I have no idea what tools are available for denying access to web scrapers, this I should know given that I have built a few websites and know what to do to get pages serving quickly. Somehow I missed the memo on how to set your site up to not be scraped. Is there an nginx setting for that?
This could be interesting for people that do scrape sites to know too, what basic reasonable measures can one take beyond looking at logs and doing IP bans?
The cheap technique is rate limiting, but there are also "canary pages" (linked invisibly but should not be accessed by humans) and other techniques for looking to see if the flow through the site is as expected.
IPs are naive and too broad. Force users to authenticate to see your content. Unauthenticated viewers get to see only a scrambled version. Now you can track usage by username.
Establish a baseline as to what constitutes "normal" browsing.
Any user exceeding a threshold of page requests gets rate limited/banned.
Stopping people from recording public information is unrealistic, but you can certainly make it more of a pain in the ass.
I'm sort of on the other side of this problem, but I think an interesting counter-measure came up in a recent Show HN[0].

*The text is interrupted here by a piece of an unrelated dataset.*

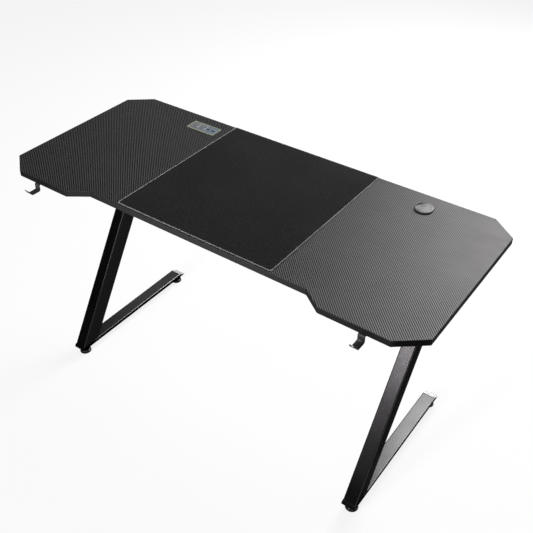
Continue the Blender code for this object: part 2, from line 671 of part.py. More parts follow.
def make_outlet():
    """Cable outlet: flanged sleeve, lid with a notch, shutter on the lid's pin."""
    flange_top = TOP_HEIGHT + FLANGE_HEIGHT
    lid_top = flange_top - LID_SINK
    lid_bottom = lid_top - LID_THICKNESS
    ledge = lid_bottom - GAP
    seat = LID_RADIUS + TURN_PLAY
    place = Vector((OUTLET_X, OUTLET_Y, 0))
    turned("grommet_sleeve",
           [(seat, flange_top), (FLANGE_RADIUS - FLANGE_EDGE, flange_top),
            (FLANGE_RADIUS, flange_top - FLANGE_EDGE), (FLANGE_RADIUS, TOP_HEIGHT + GAP),
            (SLEEVE_RADIUS, TOP_HEIGHT + GAP), (SLEEVE_RADIUS, TOP_UNDERSIDE - SLEEVE_BELOW),
            (SLEEVE_BORE, TOP_UNDERSIDE - SLEEVE_BELOW), (SLEEVE_BORE, ledge), (seat, ledge)],
           upright(place), "plastic", ROUND_SIDES, closed=True)

    pin_top = lid_bottom + PIN_BITE
    lid_mesh = prism("grommet_lid", [circle(LID_RADIUS, ROUND_SIDES)], LID_THICKNESS)
    lid_middle = Vector((OUTLET_X, OUTLET_Y, (lid_top + lid_bottom) / 2))
    lid = add_part("grommet_lid", lid_mesh, upright(lid_middle), "lid")
    notch_centre = lid_middle + Vector((NOTCH_CENTRE_X, NOTCH_CENTRE_Y, 0))
    drill(lid, notch_centre, Vector((0, 0, 1)), NOTCH_RADIUS, 3 * LID_THICKNESS,
          2 * ROUND_SIDES)
    drill(lid, Vector((OUTLET_X, OUTLET_Y, lid_bottom)), Vector((0, 0, 1)),
          PIN_RADIUS + GAP, 2 * (PIN_BITE + GAP))

    shutter_radius = SLEEVE_BORE - TURN_PLAY
    arc_steps = ROUND_SIDES // 2
    outline = []
    for step in range(arc_steps + 1):
        angle = SHUTTER_FROM + (SHUTTER_TO - SHUTTER_FROM) * step / arc_steps
        outline.append(Vector((math.cos(angle), math.sin(angle))) * shutter_radius)
    hub_sweep = 2 * math.pi - (SHUTTER_TO - SHUTTER_FROM)
    for step in range(arc_steps // 2 + 1):
        angle = SHUTTER_TO + hub_sweep * step / (arc_steps // 2)
        outline.append(Vector((math.cos(angle), math.sin(angle))) * SHUTTER_HUB)
    shutter_top = ledge
    shutter_bottom = shutter_top - SHUTTER_THICKNESS
    pin_hole = circle(PIN_RADIUS + TURN_PLAY, SMALL_SIDES)
    shutter_mesh = prism("grommet_shutter", [outline, pin_hole], SHUTTER_THICKNESS)
    add_part("grommet_shutter", shutter_mesh,
             upright((OUTLET_X, OUTLET_Y, (shutter_top + shutter_bottom) / 2)), "lid")

    head_top = shutter_bottom - TURN_PLAY
    head_low = head_top - PIN_HEAD_HEIGHT
    turned("grommet_pin",
           [(0, pin_top), (PIN_RADIUS, pin_top), (PIN_RADIUS, head_top),
            (PIN_HEAD_RADIUS, head_top), (PIN_HEAD_RADIUS, head_low), (0, head_low)],
           upright(place), "steel", SMALL_SIDES)


def make_panel():
    """Power panel: a housing with a rim on the top, and a face plate on its ledge."""
    place = Vector((PANEL_X, PANEL_Y, 0))
    rim_top = TOP_HEIGHT + PANEL_RIM_HEIGHT
    face_top = rim_top - PANEL_FACE_SINK
    ledge = face_top - PANEL_FACE_THICKNESS - GAP
    bottom = TOP_UNDERSIDE - PANEL_BELOW
    mouth_length = PANEL_LENGTH - 2 * PANEL_RIM_WIDTH
    mouth_width = PANEL_WIDTH - 2 * PANEL_RIM_WIDTH
    mouth_corner = PANEL_CORNER / 2
    box = (PANEL_BOX_LENGTH, PANEL_BOX_WIDTH, PANEL_CORNER)
    rim = (PANEL_LENGTH, PANEL_WIDTH, PANEL_CORNER)
    mouth = (mouth_length, mouth_width, mouth_corner)
    hollow = (mouth_length - 2 * PANEL_WALL, mouth_width - 2 * PANEL_WALL, mouth_corner)
    tray("power_housing",
         [(*box, bottom), (*box, TOP_HEIGHT + GAP), (*rim, TOP_HEIGHT + GAP), (*rim, rim_top),
          (*mouth, rim_top), (*mouth, ledge), (*hollow, ledge), (*hollow, bottom + PANEL_WALL)],
         upright(place), "panel_rim")

    loops = [rectangle(mouth_length - 2 * GAP, mouth_width - 2 * GAP, mouth_corner)]
    for x in SOCKET_XS:
        loops.append(shifted(rectangle(SOCKET_SLOT_WIDTH, SOCKET_LONG_SLOT, SLOT_CORNER),
                             x - SOCKET_SLOT_STEP, SOCKET_SLOT_Y))
        loops.append(shifted(rectangle(SOCKET_SLOT_WIDTH, SOCKET_SHORT_SLOT, SLOT_CORNER),
                             x + SOCKET_SLOT_STEP, SOCKET_SLOT_Y))
        loops.append(circle(SOCKET_PIN_RADIUS, SMALL_SIDES, (x, SOCKET_PIN_Y)))
    for x in CHARGER_XS:
        loops.append(shifted(rectangle(CHARGER_SLOT_LENGTH, CHARGER_SLOT_WIDTH, SLOT_CORNER),
                             x, 0))
    mesh = prism("power_face", loops, PANEL_FACE_THICKNESS)
    add_part("power_face", mesh,
             upright((PANEL_X, PANEL_Y, face_top - PANEL_FACE_THICKNESS / 2)), "panel_face")


clear_scene()
parts = new_collection("gaming_desk")
cutters = new_collection("cutters")
footprint = bpy.data.objects.new("footprint_centre", None)
bpy.context.scene.collection.objects.link(footprint)
footprint.location.y = FOOTPRINT_SHIFT
bpy.context.view_layer.update()

make_top()
make_mat()
for frame_name, frame_side in SIDES.items():
    make_side_frame(frame_name, frame_side)
    make_screws(frame_name, frame_side)
    make_hook(frame_name, frame_side)
    for foot_name, foot_y in FOOT_YS.items():
        make_foot(f"{foot_name}_{frame_name}", frame_side * LEG_X, foot_y)
for beam_name, beam_centre_y in BEAM_YS.items():
    make_beam(beam_name, beam_centre_y)
make_outlet()
make_panel()
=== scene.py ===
import math

import bpy
import numpy as np
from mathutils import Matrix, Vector


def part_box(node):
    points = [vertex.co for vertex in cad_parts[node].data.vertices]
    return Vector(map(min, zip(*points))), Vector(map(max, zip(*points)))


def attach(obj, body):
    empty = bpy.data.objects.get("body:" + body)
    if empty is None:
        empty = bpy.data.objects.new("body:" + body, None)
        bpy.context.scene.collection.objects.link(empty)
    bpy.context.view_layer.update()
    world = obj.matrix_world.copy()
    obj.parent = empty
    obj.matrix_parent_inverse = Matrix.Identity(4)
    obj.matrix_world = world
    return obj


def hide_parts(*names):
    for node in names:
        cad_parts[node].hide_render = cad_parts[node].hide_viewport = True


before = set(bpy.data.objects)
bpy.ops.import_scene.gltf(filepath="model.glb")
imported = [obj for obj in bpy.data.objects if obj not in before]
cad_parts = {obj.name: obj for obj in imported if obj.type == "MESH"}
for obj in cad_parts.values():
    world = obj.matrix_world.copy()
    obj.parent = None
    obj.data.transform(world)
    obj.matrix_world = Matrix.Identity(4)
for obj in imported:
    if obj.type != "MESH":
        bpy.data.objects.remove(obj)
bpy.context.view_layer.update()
print("frame loaded:", len(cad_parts), "nodes")


def addObject(name, data):
    made = bpy.data.objects.new(name, data)
    bpy.context.scene.collection.objects.link(made)
    return made


def mathNode(operation):
    return lambda wire, other: wire.math(operation, other)


class Wire:
    # an output socket of a material: sums written with it add Math nodes
    def __init__(self, socket):
        self.socket = socket

    def node(self, kind, values=None, **settings):
        # settings are set first, then each socket gets a number, a colour or a wire
        tree = self.socket.id_data
        made = tree.nodes.new("ShaderNode" + kind)
        for key, value in settings.items():
            setattr(made, key, value)
        for key, value in (values or {}).items():
            if isinstance(value, Wire):
                tree.links.new(value.socket, made.inputs[key])
            else:
                made.inputs[key].default_value = value
        return Wire(made.outputs[0]) if made.outputs else None

    def output(self, key):
        return Wire(self.socket.node.outputs[key])

    def math(self, operation, *others):
        return self.node("Math", dict(enumerate((self, *others))), operation=operation)

    def __rsub__(self, other):
        return self.node("Math", {0: other, 1: self}, operation="SUBTRACT")

    __add__ = mathNode("ADD")
    __sub__ = mathNode("SUBTRACT")
    __mul__ = mathNode("MULTIPLY")
    __truediv__ = mathNode("DIVIDE")
    __mod__ = mathNode("FLOORED_MODULO")
    __lt__ = mathNode("LESS_THAN")
    __gt__ = mathNode("GREATER_THAN")
    __rmul__ = __mul__


def split(place):
    parts = place.node("SeparateXYZ", {0: place})
    return parts, parts.output(1), parts.output(2)


def splitUv(place, name):
    return split(place.node("UVMap", uv_map=name))[:2]


def stretched(place, x, y, z):
    return place.node("VectorMath", {0: place, 1: (x, y, z)}, operation="MULTIPLY")


def noise(place, scale, detail=2.0, roughness=0.5):
    return place.node("TexNoise", {"Vector": place, "Scale": scale, "Detail": detail,
                                   "Roughness": roughness})


def fade(value, low, high, toLow=0.0, toHigh=1.0):
    # runs smoothly from toLow to toHigh while the value goes from low to high
    return value.node("MapRange", {0: value, 1: low, 2: high, 3: toLow, 4: toHigh},
                      interpolation_type="SMOOTHSTEP")


def within(value, low, lowEnd, high, highEnd):
    # rises to 1 from low to lowEnd, and falls back to 0 from high to highEnd
    return fade(value, low, lowEnd) * fade(value, high, highEnd, 1.0, 0.0)


def mix(factor, first, second):
    return factor.node("Mix", {0: factor, 6: first, 7: second}, data_type="RGBA").output(2)


def bump(height, distance, strength):
    return height.node("Bump", {"Height": height, "Distance": distance, "Strength": strength})


def grey(level, warmth=0.0):
    return (level * (1 + warmth), level, level * (1 - warmth), 1.0)


def plum(level, cast=0.012):
    # the faint purple cast of the weave, stronger in the paint
    return (level * (1 + cast), level * (1 - cast), level * (1 + cast * 0.7), 1.0)


def startNodes(holder):
    # an emptied node tree that begins with the Object coordinates
    holder.use_nodes = True
    holder.node_tree.nodes.clear()
    return Wire(holder.node_tree.nodes.new("ShaderNodeTexCoord").outputs["Object"])


def addMaterial(name, finish):
    # finish gets the Object coordinates and gives the values of the Principled shader
    material = bpy.data.materials.new(name)
    place = startNodes(material)
    place.node("OutputMaterial", {"Surface": place.node("BsdfPrincipled", finish(place))})
    return material


def surface(colour, roughness, normal, specular):
    return {"Base Color": colour, "Roughness": roughness, "Normal": normal,
            "Specular IOR Level": specular}


def metal(colour, roughness, normal, glance=1.0):
    return {"Base Color": colour, "Roughness": roughness, "Normal": normal, "Metallic": 1.0,
            "Specular Tint": grey(glance)}


def recoloured(values, colour):
    return values | {"Base Color": colour}


carbonLook = {
    "strand": 0.00185,        # width of one strand, metres
    "fibres": 6,              # fine fibres across a strand
    "dark": 0.0022,           # strands that run across
    "light": 0.062,           # strands that run lengthways
    "middle": 0.42,           # where the two blend when the weave fades
    "roughness": 0.50,
    "glance": 0.45,           # how far it lights up at a glancing angle
    "relief": 0.00010,
}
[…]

IP bans alone are probably not enough to stop a motivated scraper, or work longterm, so checking whether or not traffic is coming from a cloud provider and throwing up a captcha would be a significant hurdle, while allowing humans on cloud-hosted VPNs to pass through without much trouble.

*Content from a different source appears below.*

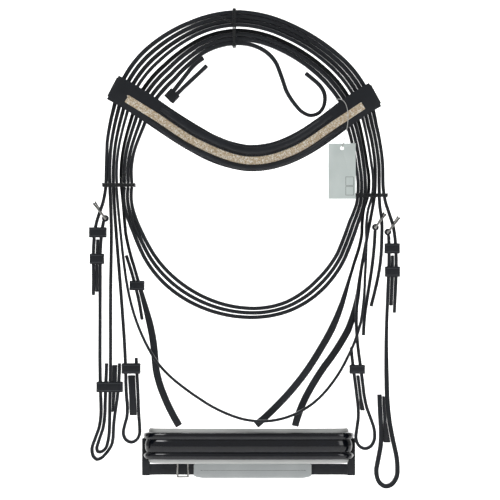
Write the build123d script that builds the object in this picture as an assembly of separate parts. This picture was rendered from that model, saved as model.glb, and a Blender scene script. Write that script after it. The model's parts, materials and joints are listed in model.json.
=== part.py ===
from build123d import *
import math
import os

# Leather snaffle bridle, hung by its crown with the reins wound and tied in a coil.
# X runs across the bridle, Y from its front to its back, Z up. Origin: inner top of the crown.

# Driving dimensions (mm)
STRAP_T = 4.0              # thickness of the cheek, rein and crown leather
STRAP_W = 16.0             # width of those straps
THROAT_W = 9.0             # width of the throatlatch
THROAT_Y = -(STRAP_W + THROAT_W) / 2 - 1       # the throatlatch runs in front of the other straps
SLIP_Y = STRAP_W + 0.6     # the noseband headstrap runs behind them
LAYERS = 8                 # straps stacked over the crown
CROWN_SWELL = 1.28         # padded crown: how much thicker the straps are over the top
SWELL_LOW = -112.0         # height where the straps start to thicken
SWELL_HIGH = -60.0         # height where they have their full thickness
# Swelling towards a strap's foot: full thickness over normal, height where it starts, where it is full
EVEN = (1.0, -200.0, -300.0)
HANG_SWELL = (2.2, -290.0, -350.0)
COIL_SWELL = (1.17, -190.0, -240.0)
CHEEK_SWELL = (1.4, -350.0, -420.0)
STACK_GAP = 0.3            # clearance between pieces that touch
WIRE_R = 1.5               # buckle wire radius
TONGUE_R = 1.0             # buckle tongue radius
SLOT_REACH = 13.0          # half height of a billet's tongue slot
KEEPER_WALL = 1.8          # leather of a keeper
KEEPER_H = 13.0            # height of a keeper
BROW_W = 33.0              # browband height
BROW_T = 4.0               # browband leather
BROW_Y = THROAT_Y - THROAT_W / 2 - 2 - BROW_T   # front face of the browband leather
ROLL_T = 4.0               # how far the browband's padded rolls stand proud
CRYSTAL_W = 10.0           # height of the crystal strip
NOSE_H = 34.0              # height of the noseband front
NOSE_T = 5.0               # noseband leather
NOSE_TOP = -484.0          # top edge of the noseband front
LINING_T = 7.0             # noseband padding
LINING_PROUD = 5.0         # how far the padding stands above and below the leather
JAW_H = 14.0               # height of the jaw strap
JAW_T = 3.5                # thickness of the jaw strap
JAW_TOP = -525.0           # top edge of the jaw strap
TAG_W = 34.0
TAG_H = 69.0
TAG_T = 0.8
TIE_T = 1.6                # thickness of the wire ties
LONG_ARC = 45.0            # longest arc in a strap's outline, about
FLAT_BOW = 0.002           # an arc flatter than this is a straight run

os.makedirs("parts", exist_ok=True)

# Outer and inner edge of the strap stack, from the left tie over the crown to the right tie.
STACK = [
    ((-173.5, -172), (-136.5, -172)),
    ((-172.5, -122), (-130, -122)),
    ((-165, -80), (-121, -101)),
    ((-151, -38), (-107, -70)),
    ((-116, 4), (-84, -45)),
    ((-66, 32), (-52, -14)),
    ((-4, 44.5), (-4, 0)),
    ((59, 29), (44, -13)),
    ((121, -10), (88, -43)),
    ((156, -53), (114, -74)),
    ((169, -99), (130, -107)),
    ((177, -149), (139, -152)),
    ((176.5, -189), (140.5, -189)),
]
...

I can't speak for that particular service, but in other similar ones I've looked at and used in the past, you're paying for a certain number of IPs _at a given time_.
So, for instance, they have a pool of servers that have 1000 IPs available. Your account allows connections to go out over 2 of those at a time. If something happens (like one gets banned by whatever service you're scraping), you can get a different set of 2 IPs and keep moving.
While you're still paying a relatively high price for what you're consuming (predominantly bandwidth in this case), you're paying for the flexibility.